-------- Input for this task --------

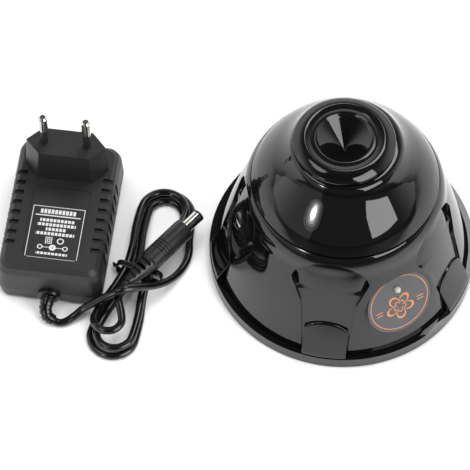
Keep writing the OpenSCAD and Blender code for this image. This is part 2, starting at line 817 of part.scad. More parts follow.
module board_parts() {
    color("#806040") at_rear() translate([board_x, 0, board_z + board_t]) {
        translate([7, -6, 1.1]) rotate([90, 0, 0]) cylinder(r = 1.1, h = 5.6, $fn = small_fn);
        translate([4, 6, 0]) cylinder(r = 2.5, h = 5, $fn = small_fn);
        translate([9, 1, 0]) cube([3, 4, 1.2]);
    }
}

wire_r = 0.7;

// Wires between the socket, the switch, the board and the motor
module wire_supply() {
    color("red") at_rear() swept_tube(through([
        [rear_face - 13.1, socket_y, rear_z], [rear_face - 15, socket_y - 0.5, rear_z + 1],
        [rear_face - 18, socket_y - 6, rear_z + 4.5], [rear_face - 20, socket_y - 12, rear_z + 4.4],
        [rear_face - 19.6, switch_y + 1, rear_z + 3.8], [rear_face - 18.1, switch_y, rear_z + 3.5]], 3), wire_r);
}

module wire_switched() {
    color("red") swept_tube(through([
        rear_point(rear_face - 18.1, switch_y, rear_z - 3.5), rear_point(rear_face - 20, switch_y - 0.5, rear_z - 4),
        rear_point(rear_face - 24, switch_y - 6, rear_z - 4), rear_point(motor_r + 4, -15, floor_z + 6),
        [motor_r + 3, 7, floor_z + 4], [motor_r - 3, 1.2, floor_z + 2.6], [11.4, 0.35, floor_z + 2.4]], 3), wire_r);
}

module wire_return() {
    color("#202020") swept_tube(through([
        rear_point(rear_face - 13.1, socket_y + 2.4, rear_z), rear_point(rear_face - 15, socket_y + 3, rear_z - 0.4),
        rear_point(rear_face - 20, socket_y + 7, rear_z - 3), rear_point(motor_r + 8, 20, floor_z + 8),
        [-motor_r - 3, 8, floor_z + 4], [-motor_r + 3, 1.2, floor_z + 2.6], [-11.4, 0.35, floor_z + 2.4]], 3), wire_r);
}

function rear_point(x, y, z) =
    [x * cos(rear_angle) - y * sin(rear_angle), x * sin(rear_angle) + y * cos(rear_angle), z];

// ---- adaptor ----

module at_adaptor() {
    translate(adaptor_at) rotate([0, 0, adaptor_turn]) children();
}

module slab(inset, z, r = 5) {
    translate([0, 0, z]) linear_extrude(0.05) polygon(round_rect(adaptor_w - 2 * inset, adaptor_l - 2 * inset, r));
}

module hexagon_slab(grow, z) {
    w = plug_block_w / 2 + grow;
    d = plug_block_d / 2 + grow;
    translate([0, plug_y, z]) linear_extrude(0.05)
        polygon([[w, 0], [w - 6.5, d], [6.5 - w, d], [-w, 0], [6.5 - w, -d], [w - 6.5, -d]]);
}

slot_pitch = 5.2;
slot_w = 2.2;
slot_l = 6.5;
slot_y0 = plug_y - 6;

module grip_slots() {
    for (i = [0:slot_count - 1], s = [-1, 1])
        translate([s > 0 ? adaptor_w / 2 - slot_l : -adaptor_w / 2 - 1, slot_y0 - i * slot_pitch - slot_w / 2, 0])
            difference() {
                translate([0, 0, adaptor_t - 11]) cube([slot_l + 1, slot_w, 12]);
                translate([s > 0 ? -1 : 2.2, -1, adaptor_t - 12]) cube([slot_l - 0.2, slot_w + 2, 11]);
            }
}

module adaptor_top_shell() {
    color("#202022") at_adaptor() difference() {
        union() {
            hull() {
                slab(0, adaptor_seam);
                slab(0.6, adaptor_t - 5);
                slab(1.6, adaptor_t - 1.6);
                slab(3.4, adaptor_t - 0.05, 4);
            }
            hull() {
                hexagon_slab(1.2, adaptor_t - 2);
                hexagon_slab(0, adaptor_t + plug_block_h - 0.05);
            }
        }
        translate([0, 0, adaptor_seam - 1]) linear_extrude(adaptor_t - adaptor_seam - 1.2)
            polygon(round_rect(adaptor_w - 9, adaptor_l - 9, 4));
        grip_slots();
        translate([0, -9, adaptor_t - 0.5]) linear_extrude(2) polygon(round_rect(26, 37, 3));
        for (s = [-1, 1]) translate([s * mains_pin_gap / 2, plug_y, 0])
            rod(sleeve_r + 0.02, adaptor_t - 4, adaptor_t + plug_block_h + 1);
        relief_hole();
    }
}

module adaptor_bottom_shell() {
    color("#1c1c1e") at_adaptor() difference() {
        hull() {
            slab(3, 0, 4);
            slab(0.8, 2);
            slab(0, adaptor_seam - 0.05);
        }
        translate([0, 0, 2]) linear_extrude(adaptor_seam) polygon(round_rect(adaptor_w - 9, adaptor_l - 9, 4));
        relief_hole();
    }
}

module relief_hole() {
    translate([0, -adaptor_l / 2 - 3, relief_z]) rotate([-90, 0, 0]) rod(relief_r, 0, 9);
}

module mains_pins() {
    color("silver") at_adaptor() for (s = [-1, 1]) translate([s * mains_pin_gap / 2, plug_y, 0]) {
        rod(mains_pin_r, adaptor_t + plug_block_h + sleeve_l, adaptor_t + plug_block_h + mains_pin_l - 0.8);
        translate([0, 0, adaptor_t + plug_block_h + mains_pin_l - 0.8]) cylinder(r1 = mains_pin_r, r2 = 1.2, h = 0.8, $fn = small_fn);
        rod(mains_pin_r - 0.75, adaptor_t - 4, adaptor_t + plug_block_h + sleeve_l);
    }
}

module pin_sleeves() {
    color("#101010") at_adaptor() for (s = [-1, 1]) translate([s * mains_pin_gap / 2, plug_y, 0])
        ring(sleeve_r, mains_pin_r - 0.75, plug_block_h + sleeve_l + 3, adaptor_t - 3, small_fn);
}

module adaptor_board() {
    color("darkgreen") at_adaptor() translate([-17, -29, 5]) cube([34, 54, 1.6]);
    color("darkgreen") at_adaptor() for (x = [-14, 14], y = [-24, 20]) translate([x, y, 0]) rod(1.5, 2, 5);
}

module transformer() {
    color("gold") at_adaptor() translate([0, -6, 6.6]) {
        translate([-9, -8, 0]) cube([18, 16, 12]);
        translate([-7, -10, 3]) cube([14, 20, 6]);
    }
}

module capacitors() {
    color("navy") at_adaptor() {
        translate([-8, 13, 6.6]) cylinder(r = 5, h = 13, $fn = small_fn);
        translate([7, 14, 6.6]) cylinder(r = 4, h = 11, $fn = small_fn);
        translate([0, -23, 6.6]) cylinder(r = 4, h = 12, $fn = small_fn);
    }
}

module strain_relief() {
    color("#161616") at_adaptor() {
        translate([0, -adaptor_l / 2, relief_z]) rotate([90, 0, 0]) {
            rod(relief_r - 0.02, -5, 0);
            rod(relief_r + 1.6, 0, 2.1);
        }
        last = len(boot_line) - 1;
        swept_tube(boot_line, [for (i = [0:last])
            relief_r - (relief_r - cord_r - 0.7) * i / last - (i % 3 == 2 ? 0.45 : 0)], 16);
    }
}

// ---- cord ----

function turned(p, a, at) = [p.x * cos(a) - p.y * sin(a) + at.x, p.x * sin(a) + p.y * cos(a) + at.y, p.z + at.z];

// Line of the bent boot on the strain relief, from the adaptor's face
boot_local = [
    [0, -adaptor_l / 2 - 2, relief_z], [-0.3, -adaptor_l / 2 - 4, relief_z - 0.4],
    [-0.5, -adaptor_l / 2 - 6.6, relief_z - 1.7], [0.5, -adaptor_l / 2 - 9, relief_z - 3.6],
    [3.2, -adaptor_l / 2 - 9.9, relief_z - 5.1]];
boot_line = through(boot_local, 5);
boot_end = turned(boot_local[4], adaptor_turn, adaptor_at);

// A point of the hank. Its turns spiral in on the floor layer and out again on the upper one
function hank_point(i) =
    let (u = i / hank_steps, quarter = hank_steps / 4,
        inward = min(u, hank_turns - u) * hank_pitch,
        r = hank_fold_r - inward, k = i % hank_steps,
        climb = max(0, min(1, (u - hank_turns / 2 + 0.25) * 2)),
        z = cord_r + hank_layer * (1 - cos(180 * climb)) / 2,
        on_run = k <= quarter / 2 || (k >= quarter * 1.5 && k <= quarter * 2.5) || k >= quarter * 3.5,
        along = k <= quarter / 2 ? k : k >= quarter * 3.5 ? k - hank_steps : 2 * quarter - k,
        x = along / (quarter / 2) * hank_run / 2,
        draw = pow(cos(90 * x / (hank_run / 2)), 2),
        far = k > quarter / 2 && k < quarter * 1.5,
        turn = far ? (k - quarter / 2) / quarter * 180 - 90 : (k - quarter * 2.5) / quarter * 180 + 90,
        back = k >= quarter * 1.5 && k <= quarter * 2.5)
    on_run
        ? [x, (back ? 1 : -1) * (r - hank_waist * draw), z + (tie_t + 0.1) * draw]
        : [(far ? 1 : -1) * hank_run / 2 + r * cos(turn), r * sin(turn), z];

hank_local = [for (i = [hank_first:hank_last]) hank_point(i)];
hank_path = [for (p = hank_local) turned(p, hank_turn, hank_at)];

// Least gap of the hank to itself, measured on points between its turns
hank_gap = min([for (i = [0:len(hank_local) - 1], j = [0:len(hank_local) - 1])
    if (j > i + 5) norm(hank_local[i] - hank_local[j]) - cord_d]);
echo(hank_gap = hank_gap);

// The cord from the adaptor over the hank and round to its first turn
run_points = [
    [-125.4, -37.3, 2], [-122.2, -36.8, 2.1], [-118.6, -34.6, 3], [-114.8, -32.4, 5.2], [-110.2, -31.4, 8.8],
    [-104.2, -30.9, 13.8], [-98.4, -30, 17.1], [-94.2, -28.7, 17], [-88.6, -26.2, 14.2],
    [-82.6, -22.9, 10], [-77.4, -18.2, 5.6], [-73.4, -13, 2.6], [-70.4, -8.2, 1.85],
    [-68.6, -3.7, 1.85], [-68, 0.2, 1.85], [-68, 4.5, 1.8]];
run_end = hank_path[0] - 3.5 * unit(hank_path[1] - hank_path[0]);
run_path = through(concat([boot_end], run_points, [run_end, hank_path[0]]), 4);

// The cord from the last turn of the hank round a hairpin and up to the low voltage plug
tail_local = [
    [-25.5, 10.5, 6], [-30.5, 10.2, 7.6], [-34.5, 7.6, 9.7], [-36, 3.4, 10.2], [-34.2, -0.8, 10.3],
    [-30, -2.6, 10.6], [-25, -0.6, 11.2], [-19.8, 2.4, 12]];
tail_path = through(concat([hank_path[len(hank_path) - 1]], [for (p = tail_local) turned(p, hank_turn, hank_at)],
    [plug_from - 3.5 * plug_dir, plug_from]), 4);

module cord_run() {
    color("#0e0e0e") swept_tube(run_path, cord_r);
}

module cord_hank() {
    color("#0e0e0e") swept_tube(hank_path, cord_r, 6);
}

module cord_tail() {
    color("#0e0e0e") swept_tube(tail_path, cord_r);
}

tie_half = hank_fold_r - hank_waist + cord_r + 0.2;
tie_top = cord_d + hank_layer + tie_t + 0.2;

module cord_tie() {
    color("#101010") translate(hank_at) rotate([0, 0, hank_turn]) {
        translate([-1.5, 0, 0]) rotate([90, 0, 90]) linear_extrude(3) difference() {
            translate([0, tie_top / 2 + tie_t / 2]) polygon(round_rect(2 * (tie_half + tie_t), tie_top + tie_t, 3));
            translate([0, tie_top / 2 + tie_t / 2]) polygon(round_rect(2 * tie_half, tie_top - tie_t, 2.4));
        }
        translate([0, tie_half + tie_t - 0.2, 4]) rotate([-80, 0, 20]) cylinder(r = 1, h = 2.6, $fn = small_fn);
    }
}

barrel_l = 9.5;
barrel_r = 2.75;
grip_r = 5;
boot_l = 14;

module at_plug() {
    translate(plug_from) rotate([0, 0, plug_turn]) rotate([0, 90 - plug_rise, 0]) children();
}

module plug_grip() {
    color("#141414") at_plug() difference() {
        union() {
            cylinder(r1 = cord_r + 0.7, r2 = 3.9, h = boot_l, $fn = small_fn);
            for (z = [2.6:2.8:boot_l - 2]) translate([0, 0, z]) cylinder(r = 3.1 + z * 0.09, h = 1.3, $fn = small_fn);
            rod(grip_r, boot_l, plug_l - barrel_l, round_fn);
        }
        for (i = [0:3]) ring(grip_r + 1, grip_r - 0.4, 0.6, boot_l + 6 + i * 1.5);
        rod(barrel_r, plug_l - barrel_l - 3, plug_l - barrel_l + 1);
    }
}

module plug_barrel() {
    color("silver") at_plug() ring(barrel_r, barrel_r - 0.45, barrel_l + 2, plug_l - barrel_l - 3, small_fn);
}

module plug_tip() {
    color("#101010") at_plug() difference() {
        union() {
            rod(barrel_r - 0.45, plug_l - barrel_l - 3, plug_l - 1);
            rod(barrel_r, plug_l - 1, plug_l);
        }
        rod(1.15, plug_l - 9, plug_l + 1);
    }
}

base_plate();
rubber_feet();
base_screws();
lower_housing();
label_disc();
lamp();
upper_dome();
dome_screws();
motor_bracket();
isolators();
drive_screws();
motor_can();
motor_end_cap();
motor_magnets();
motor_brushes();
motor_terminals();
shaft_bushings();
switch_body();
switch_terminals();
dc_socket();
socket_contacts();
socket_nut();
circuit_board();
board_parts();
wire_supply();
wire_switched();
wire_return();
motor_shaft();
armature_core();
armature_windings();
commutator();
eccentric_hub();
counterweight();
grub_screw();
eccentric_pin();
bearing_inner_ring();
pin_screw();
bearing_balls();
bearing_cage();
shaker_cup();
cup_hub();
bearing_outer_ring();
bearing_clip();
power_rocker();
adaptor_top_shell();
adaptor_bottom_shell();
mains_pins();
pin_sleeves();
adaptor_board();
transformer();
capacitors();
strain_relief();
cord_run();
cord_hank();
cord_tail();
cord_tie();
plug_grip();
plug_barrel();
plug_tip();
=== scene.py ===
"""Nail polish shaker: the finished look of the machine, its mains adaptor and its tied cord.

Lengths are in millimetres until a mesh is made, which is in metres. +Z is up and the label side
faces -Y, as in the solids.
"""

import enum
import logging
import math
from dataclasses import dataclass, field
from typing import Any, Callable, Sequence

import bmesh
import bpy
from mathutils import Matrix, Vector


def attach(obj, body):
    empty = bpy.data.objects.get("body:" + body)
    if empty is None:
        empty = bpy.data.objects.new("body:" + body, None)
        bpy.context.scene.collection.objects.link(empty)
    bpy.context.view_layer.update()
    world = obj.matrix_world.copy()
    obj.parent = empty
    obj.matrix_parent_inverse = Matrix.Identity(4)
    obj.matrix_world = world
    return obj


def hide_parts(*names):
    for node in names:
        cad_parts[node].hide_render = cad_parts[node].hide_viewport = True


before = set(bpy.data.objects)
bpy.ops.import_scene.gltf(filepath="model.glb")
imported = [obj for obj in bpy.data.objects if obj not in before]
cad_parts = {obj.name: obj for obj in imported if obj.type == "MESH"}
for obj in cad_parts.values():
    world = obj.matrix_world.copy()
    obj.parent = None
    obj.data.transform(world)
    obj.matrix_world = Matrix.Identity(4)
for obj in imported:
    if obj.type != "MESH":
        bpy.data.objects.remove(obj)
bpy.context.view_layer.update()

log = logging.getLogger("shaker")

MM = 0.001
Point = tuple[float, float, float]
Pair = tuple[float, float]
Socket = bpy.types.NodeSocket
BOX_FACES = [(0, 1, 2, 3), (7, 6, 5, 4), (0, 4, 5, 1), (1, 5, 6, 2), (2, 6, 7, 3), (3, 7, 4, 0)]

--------
-------- Input for this task --------

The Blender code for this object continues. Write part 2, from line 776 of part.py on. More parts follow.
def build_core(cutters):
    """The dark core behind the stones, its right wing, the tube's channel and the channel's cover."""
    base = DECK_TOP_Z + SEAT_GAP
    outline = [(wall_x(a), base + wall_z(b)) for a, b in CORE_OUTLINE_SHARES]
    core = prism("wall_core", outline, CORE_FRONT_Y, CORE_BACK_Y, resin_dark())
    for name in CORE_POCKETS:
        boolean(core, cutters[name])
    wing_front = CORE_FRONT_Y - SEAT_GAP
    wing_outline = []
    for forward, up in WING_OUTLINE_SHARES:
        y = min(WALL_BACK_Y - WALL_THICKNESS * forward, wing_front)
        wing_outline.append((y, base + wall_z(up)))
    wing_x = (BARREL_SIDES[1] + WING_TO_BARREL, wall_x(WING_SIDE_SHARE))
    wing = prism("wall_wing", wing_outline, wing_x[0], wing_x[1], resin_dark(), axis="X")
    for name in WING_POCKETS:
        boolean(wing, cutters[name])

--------

Only the lines from the one bearing "motor_can();" through the one bearing "obj.matrix_world = world" should be repeated, exactly as given.

* Problem solution
motor_can();
motor_end_cap();
motor_magnets();
motor_brushes();
motor_terminals();
shaft_bushings();
switch_body();
switch_terminals();
dc_socket();
socket_contacts();
socket_nut();
circuit_board();
board_parts();
wire_supply();
wire_switched();
wire_return();
motor_shaft();
armature_core();
armature_windings();
commutator();
eccentric_hub();
counterweight();
grub_screw();
eccentric_pin();
bearing_inner_ring();
pin_screw();
bearing_balls();
bearing_cage();
shaker_cup();
cup_hub();
bearing_outer_ring();
bearing_clip();
power_rocker();
adaptor_top_shell();
adaptor_bottom_shell();
mains_pins();
pin_sleeves();
adaptor_board();
transformer();
capacitors();
strain_relief();
cord_run();
cord_hank();
cord_tail();
cord_tie();
plug_grip();
plug_barrel();
plug_tip();
=== scene.py ===
"""Nail polish shaker: the finished look of the machine, its mains adaptor and its tied cord.

Lengths are in millimetres until a mesh is made, which is in metres. +Z is up and the label side
faces -Y, as in the solids.
"""

import enum
import logging
import math
from dataclasses import dataclass, field
from typing import Any, Callable, Sequence

import bmesh
import bpy
from mathutils import Matrix, Vector


def attach(obj, body):
    empty = bpy.data.objects.get("body:" + body)
    if empty is None:
        empty = bpy.data.objects.new("body:" + body, None)
        bpy.context.scene.collection.objects.link(empty)
    bpy.context.view_layer.update()
    world = obj.matrix_world.copy()
    obj.parent = empty
    obj.matrix_parent_inverse = Matrix.Identity(4)
    obj.matrix_world = world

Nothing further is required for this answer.